The Federal Road Map

Fraud by wire and by bank instrument — the elements as the courts have fixed them, and the exposure each actor would face.

A residential tenancy administered through electronic transmissions and bank instruments leaves a federal record. Rent directed by wire to a personal account; an instrument prepared and circulated by electronic signature; a tender mailed and sealed; a two-payee check collected without an indorsement — each is a transaction the federal fraud statutes were written to reach. This page states those statutes as the courts have construed them and applies them, strictly as questions, to the documented record, then maps the potential federal exposure of each actor named on it. Allegation framing throughout · Every actor is presumed innocent · No finding has been made by any court or agency

Question Presented
The Question

When the rent of a single tenancy is moved by electronic transfer to a personal account, the governing instruments are authored and circulated across electronic-signature servers, a cure is mailed and sealed, and a check payable to two is collected through the banking system on the indorsement of neither — which federal provisions are implicated, what must be proven under each, and what exposure does each participant face? The framework below answers the first two questions as a matter of settled law and applies the third, as a question, to the record.

I

Wire Fraud — 18 U.S.C. § 1343

Section 1343 reaches whoever, having devised a scheme to defraud or to obtain money or property by materially false or fraudulent pretenses, transmits or causes to be transmitted by wire in interstate or foreign commerce any writing, sign, signal, or sound for the purpose of executing the scheme. The Supreme Court reads the statute broadly and in step with its mail-fraud twin. To prove it, a reviewer would test four elements:

  1. A scheme or plan to defraud, or to obtain money or property by materially false or fraudulent pretenses, representations, or promises;
  2. The materiality of the false statement or omission — that it had a natural tendency to influence a person to part with money or property (Neder);
  3. Intent to defraud — an intent to deceive and to cheat, not merely to deceive (Miller); and
  4. Use of, or causing the use of, an interstate or foreign wire to carry out an essential part of the scheme — one who acts knowing that a wire will follow in the ordinary course “causes” its use (Pereira), and the transmission need only be a step in the plot (Schmuck).
Authority. Pereira v. United States, 347 U.S. 1 (1954); Schmuck v. United States, 489 U.S. 705 (1989); Neder v. United States, 527 U.S. 1 (1999) (materiality an element of the federal fraud statutes); United States v. Miller, 953 F.3d 1095 (9th Cir. 2020) (intent to “deceive and cheat”).
II

The Unit of Prosecution — Each Transmission a Separate Count

The gravamen of the offense is the use of the wires, not the scheme that surrounds it. The Supreme Court fixed the rule a century ago for the mail-fraud statute: each separate use is a separate offense. Because the mail and wire statutes are construed identically, the rule carries to § 1343 — each qualifying transmission is its own count.

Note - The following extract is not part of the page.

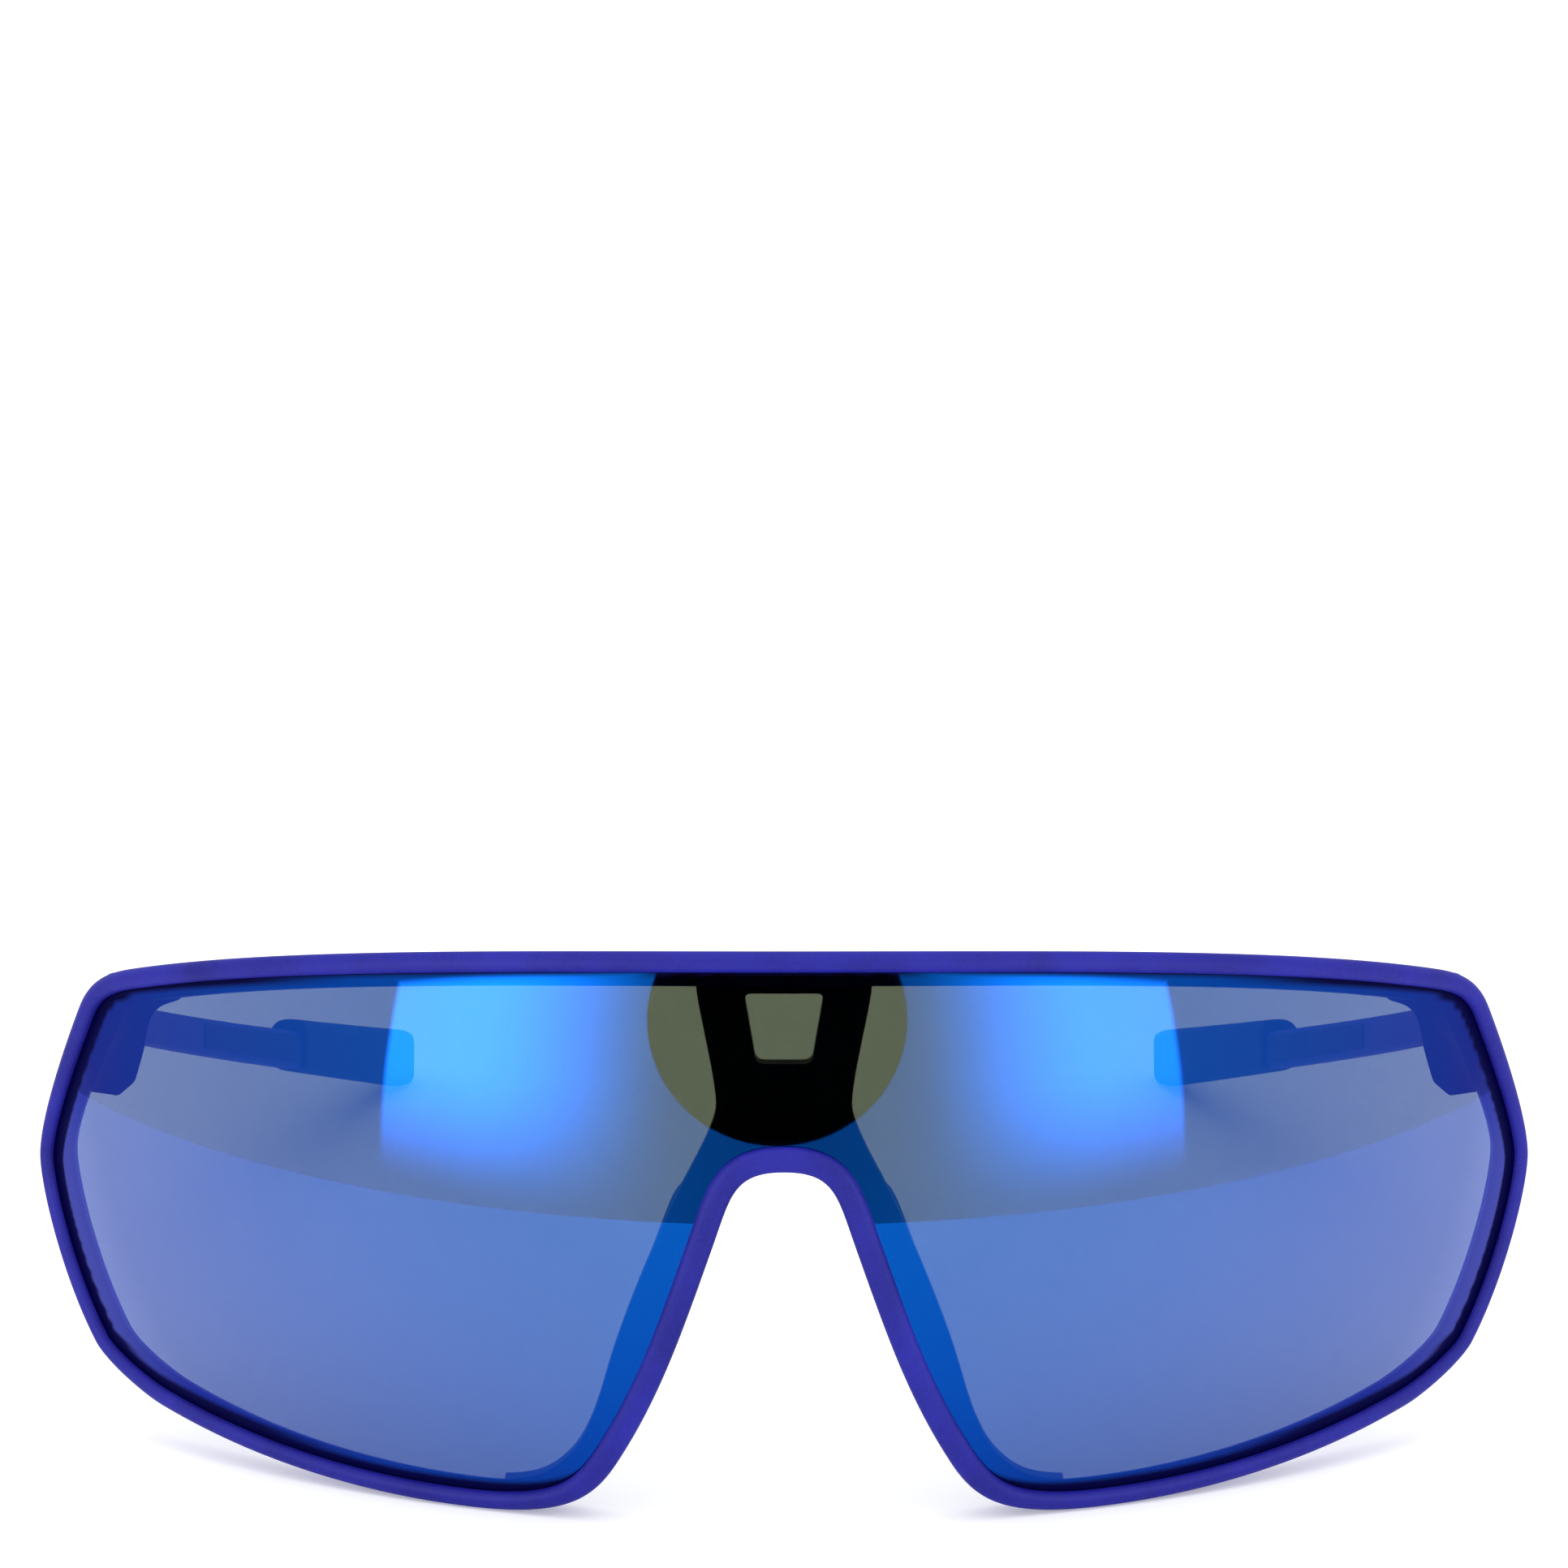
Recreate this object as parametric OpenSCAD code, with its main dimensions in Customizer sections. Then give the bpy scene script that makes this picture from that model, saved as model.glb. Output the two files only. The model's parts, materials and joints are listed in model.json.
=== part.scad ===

This is the core of the modernization point. When the statute was enacted the “wire” was a telephone or telegraph line, and a scheme might turn on a single call. As commerce moved to fax, then to e-mail, electronic-signature platforms, server downloads, and electronic funds transfers, a single scheme can throw off many discrete transmissions where an earlier one threw off a few — a template pulled from a server, each signing-platform envelope, each interbank confirmation. The arithmetic of the counts rises with the speed and number of the connections.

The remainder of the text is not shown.